◆ Written task ◆
Reproduce exactly the lines from the one containing "What build123d script" through the one containing "drain_edge_rounding = 1.2", both included, and nothing else.
* Start Provided material *
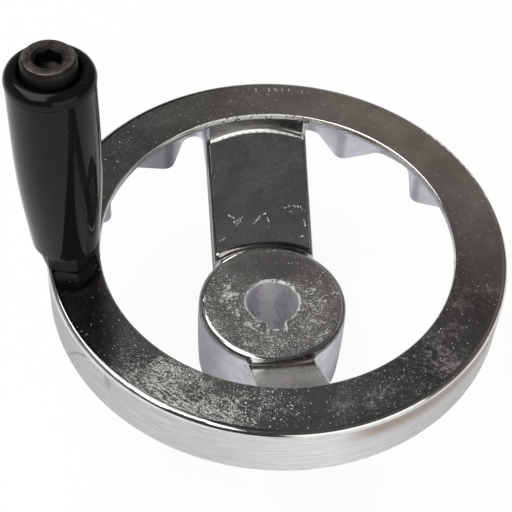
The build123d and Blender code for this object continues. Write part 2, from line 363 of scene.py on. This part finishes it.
* End Provided material *
* Start Provided material *
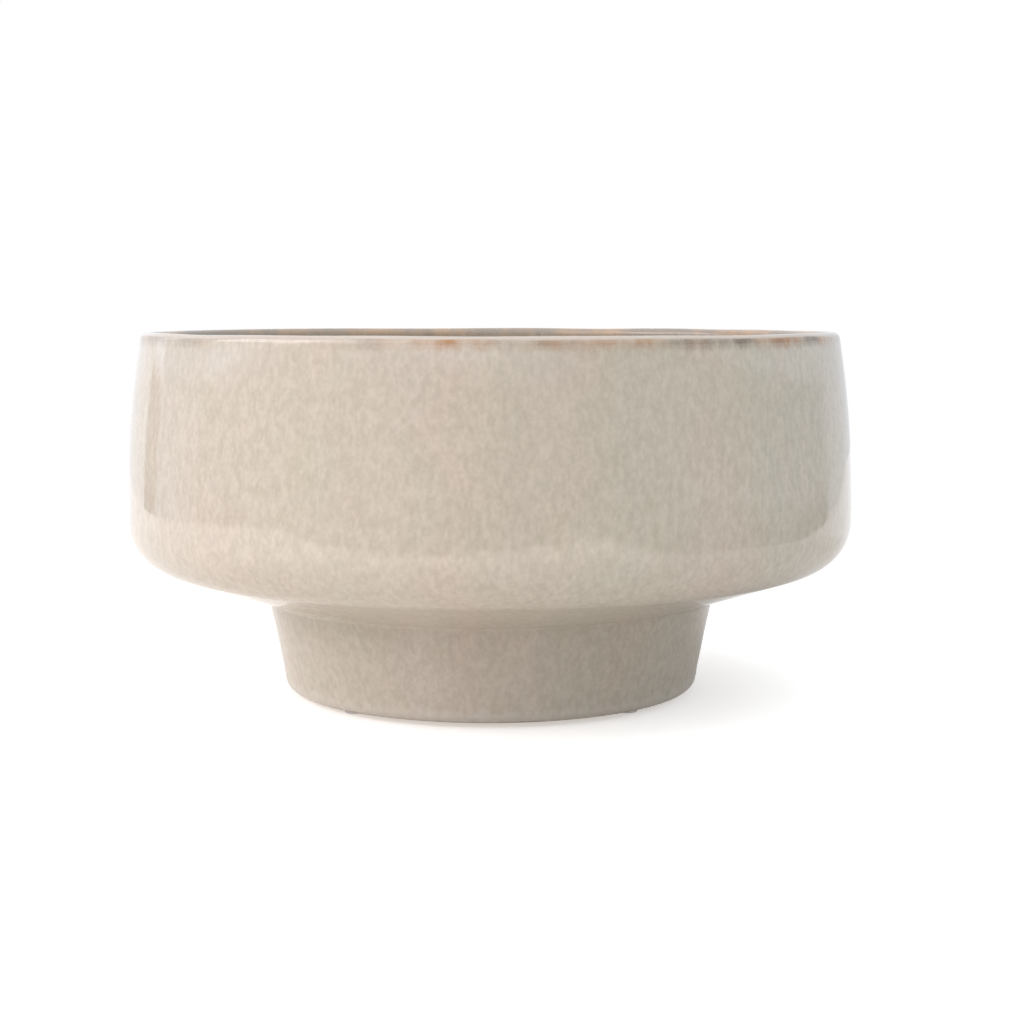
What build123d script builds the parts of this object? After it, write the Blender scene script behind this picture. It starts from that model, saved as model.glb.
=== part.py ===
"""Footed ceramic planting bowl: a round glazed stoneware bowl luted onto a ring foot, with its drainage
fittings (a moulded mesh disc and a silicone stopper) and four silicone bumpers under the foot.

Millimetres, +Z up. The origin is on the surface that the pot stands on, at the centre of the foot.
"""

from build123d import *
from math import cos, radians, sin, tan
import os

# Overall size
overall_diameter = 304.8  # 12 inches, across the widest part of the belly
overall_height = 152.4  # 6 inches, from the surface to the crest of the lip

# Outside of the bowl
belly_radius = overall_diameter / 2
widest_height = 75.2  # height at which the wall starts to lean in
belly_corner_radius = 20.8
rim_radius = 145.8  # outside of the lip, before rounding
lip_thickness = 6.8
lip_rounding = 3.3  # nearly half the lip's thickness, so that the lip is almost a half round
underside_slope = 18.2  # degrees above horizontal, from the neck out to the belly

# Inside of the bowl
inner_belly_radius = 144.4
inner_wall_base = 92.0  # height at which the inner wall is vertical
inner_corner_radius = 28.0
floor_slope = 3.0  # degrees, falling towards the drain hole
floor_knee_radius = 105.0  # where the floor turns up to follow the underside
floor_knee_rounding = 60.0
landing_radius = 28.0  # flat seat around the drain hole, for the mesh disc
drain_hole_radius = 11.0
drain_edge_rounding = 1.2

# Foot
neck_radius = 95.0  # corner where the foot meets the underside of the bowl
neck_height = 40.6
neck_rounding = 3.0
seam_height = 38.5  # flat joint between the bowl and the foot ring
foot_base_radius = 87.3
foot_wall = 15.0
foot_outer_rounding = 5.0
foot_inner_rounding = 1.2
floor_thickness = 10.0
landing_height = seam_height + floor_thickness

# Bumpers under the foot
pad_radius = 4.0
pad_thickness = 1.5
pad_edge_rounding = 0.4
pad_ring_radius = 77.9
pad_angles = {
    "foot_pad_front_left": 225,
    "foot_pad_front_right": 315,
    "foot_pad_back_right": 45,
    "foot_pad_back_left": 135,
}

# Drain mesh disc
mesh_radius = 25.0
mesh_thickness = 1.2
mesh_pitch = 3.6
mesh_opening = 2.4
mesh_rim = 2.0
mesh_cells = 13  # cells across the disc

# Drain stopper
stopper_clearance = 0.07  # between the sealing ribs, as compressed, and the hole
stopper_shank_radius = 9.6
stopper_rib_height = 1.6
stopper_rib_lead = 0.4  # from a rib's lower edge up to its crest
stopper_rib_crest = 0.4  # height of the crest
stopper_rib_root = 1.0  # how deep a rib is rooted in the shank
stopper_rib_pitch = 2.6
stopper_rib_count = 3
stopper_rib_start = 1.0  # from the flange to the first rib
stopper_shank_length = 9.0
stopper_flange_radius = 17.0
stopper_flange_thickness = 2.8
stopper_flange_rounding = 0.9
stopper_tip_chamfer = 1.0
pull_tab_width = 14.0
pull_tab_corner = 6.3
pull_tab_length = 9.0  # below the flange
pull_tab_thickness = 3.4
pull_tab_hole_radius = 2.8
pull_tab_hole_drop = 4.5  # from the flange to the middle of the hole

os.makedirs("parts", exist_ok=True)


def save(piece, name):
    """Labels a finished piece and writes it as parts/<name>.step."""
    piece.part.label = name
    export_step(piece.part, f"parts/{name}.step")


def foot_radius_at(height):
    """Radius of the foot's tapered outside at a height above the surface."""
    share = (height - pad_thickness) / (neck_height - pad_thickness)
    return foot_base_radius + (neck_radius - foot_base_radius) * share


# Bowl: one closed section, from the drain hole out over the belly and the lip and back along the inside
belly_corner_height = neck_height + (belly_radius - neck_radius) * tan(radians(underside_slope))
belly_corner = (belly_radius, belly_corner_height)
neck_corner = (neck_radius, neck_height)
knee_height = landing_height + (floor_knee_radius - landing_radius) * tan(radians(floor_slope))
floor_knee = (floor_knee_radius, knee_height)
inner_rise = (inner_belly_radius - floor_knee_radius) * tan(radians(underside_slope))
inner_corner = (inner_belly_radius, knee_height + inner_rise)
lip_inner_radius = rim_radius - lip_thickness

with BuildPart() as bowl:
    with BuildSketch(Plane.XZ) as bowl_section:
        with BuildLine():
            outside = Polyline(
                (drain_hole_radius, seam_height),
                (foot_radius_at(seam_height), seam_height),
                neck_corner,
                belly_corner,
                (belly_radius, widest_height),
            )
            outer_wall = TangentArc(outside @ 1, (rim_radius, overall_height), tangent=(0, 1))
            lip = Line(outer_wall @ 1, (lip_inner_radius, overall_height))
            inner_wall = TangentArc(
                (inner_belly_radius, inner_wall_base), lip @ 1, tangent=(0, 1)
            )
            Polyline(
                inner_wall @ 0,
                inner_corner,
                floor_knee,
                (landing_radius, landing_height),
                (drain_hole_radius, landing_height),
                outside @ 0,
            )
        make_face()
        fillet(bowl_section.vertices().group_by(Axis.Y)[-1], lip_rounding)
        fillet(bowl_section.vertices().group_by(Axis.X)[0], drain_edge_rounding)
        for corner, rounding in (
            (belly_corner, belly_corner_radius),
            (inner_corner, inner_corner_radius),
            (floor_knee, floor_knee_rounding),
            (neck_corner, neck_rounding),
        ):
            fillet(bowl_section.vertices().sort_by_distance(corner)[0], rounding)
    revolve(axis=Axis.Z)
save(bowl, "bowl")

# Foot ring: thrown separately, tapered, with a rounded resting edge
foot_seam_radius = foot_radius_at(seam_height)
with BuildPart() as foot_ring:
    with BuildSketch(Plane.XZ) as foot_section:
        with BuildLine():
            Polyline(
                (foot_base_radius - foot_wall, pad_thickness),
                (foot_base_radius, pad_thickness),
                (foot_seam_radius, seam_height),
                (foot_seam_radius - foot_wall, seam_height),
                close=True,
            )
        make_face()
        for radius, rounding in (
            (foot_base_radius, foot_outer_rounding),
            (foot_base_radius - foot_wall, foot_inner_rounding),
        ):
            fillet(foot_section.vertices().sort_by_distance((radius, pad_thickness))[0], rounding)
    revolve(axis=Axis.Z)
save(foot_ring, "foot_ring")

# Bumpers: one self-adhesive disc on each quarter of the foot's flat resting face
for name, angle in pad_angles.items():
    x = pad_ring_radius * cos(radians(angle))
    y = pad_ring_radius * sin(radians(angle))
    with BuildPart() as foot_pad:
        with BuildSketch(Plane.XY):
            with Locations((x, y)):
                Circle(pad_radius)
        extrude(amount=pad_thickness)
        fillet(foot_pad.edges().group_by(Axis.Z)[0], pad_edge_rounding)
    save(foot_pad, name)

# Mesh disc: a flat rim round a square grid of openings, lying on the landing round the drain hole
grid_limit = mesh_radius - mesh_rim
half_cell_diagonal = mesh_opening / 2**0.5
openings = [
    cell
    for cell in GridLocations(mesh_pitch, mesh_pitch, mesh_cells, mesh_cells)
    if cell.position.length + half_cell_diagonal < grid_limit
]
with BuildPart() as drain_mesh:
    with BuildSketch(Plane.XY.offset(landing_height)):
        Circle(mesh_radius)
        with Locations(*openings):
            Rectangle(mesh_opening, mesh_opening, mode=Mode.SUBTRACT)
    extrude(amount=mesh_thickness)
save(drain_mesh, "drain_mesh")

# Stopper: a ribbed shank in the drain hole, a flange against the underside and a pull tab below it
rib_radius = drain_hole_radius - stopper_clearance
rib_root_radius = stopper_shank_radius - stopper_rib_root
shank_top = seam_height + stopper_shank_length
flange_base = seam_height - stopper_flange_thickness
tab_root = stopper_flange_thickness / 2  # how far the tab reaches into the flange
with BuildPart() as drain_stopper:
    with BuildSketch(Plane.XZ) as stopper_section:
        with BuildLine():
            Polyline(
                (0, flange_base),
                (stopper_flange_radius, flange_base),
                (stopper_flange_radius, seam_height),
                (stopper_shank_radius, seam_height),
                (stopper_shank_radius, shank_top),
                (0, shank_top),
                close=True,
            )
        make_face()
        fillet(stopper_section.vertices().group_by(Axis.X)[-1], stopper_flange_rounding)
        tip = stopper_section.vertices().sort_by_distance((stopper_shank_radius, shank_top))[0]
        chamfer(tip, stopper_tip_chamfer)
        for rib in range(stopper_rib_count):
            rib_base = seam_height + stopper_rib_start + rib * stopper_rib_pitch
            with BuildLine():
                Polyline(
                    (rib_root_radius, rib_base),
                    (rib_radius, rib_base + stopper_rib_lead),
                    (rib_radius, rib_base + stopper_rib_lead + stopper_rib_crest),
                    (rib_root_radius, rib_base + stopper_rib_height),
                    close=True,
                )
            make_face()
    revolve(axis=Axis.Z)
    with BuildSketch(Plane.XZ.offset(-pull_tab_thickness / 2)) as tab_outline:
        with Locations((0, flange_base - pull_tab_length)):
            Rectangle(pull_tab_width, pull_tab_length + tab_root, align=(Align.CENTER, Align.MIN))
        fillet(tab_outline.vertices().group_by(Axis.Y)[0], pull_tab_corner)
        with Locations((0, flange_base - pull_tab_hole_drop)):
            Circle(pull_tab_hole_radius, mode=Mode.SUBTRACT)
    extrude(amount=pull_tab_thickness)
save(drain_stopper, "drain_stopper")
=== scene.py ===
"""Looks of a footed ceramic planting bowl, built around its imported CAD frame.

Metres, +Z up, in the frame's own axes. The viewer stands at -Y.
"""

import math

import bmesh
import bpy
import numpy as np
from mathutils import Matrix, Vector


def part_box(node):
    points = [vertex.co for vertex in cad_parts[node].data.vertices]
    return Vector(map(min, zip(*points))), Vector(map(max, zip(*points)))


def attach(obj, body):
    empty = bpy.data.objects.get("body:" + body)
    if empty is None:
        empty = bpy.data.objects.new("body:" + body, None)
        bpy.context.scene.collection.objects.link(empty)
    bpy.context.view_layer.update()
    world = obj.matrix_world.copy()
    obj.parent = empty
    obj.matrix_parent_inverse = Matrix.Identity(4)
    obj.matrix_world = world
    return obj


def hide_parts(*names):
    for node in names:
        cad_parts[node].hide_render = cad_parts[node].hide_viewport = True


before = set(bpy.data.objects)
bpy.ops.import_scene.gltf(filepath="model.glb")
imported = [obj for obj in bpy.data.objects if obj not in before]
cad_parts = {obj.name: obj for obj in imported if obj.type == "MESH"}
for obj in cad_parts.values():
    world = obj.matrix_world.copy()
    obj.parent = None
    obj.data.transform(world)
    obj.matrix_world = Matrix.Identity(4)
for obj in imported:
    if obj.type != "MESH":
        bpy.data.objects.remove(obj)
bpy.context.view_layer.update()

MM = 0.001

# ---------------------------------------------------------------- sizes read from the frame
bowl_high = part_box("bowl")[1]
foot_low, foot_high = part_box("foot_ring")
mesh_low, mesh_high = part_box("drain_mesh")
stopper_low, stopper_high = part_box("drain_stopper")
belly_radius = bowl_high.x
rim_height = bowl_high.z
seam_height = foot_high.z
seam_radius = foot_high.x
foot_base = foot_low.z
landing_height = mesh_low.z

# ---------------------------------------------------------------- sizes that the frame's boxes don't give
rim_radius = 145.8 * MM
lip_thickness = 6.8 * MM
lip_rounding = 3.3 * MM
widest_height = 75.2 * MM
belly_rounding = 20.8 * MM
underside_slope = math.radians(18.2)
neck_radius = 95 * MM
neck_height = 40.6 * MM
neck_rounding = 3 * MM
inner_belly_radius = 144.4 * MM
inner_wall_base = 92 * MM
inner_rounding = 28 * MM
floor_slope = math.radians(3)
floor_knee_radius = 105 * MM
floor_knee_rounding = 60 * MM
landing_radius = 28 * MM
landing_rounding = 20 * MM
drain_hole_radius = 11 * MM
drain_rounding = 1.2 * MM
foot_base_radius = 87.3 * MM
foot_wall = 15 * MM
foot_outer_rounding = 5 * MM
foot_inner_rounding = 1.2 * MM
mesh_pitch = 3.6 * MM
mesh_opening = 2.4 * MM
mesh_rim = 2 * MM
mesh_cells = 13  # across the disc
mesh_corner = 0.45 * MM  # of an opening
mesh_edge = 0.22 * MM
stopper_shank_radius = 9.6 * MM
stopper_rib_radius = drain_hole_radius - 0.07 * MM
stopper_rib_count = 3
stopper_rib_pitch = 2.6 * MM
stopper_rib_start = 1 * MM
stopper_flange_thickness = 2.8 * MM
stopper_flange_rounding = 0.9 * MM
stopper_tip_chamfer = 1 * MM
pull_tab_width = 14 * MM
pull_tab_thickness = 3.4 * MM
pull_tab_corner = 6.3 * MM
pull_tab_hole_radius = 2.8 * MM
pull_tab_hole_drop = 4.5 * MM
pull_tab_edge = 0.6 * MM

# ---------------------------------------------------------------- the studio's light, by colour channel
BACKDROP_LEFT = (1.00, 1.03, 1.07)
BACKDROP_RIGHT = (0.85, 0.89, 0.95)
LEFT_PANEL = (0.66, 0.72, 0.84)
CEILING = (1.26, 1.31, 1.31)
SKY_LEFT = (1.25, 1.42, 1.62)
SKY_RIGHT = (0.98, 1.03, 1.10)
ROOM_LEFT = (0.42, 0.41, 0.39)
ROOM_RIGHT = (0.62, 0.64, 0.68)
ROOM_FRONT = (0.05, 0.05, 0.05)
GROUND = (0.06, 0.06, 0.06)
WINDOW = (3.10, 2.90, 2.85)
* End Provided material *
◆ Solution for this task ◆
What build123d script builds the parts of this object? After it, write the Blender scene script behind this picture. It starts from that model, saved as model.glb.
=== part.py ===
"""Footed ceramic planting bowl: a round glazed stoneware bowl luted onto a ring foot, with its drainage
fittings (a moulded mesh disc and a silicone stopper) and four silicone bumpers under the foot.

Millimetres, +Z up. The origin is on the surface that the pot stands on, at the centre of the foot.
"""

from build123d import *
from math import cos, radians, sin, tan
import os

# Overall size
overall_diameter = 304.8  # 12 inches, across the widest part of the belly
overall_height = 152.4  # 6 inches, from the surface to the crest of the lip

# Outside of the bowl
belly_radius = overall_diameter / 2
widest_height = 75.2  # height at which the wall starts to lean in
belly_corner_radius = 20.8
rim_radius = 145.8  # outside of the lip, before rounding
lip_thickness = 6.8
lip_rounding = 3.3  # nearly half the lip's thickness, so that the lip is almost a half round
underside_slope = 18.2  # degrees above horizontal, from the neck out to the belly

# Inside of the bowl
inner_belly_radius = 144.4
inner_wall_base = 92.0  # height at which the inner wall is vertical
inner_corner_radius = 28.0
floor_slope = 3.0  # degrees, falling towards the drain hole
floor_knee_radius = 105.0  # where the floor turns up to follow the underside
floor_knee_rounding = 60.0
landing_radius = 28.0  # flat seat around the drain hole, for the mesh disc
drain_hole_radius = 11.0
drain_edge_rounding = 1.2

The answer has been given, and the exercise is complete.